Ce qui rend le débat difficile, selon Gagnon, c’est aussi que les causes de la précarité des femmes dans le milieu théâtral relèvent de préjugés inconscients. Elle suggère à la fin de l’étude des pistes de réflexion, et soulève l’idée que "nous sommes enclins, hommes et femmes, à dévaloriser le féminin". "Il est clair qu’on accole certaines choses au féminin et certaines autres au masculin, et je pense qu’on se trompe lorsqu’on fait ça. On évalue les choses en fonction de nos présupposés sur les genres. J’ai participé à de nombreux jurys, et l’une des premières choses que l’on se demande, souvent, c’est si le texte a été écrit par un homme ou une femme, comme si ça devait être l’une des premières pistes de compréhension d’un texte. À partir du sexe de l’auteur, on se construit un schème de pensée qui influence notre lecture de son texte. Il faut lutter contre ça."

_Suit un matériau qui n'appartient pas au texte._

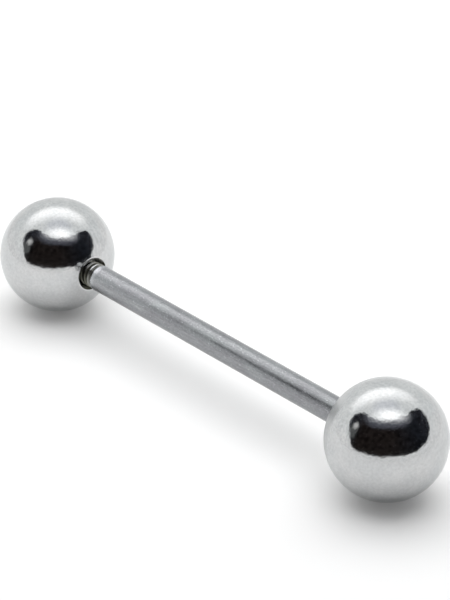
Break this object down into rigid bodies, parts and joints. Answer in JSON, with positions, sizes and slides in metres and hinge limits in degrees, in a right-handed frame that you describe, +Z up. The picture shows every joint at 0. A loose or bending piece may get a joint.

Ce n’est pas une mince tâche. Mais la chercheure croit qu’"il faut travailler à aiguiser les consciences". Elle est persuadée qu’en étant "conscients de nos présupposés ou de nos préjugés défavorables envers les femmes", on peut "essayer de les enrayer". Et quoi d’autre? "Il faut aider les femmes à réseauter. Je ne veux pas généraliser, je sais très bien qu’il y a en ce moment de jeunes auteures qui y arrivent très bien. Mais quand même, la majorité des auteures que j’ai rencontrées m’ont parlé de leurs difficultés à s’associer à des metteurs en scène. Je crois qu’il faut songer à des mesures pour favoriser le réseautage et la prise de contact."
Marie-Eve Gagnon ne se fait pas d’illusions. Elle sait bien que les choses ne changeront pas du jour au lendemain. Mais elle voudrait au moins que le débat se fasse. Et ça tombe bien, car une table ronde a été prévue pendant l’événement Dramaturgies en dialogue le 14 septembre prochain. C’est un rendez-vous.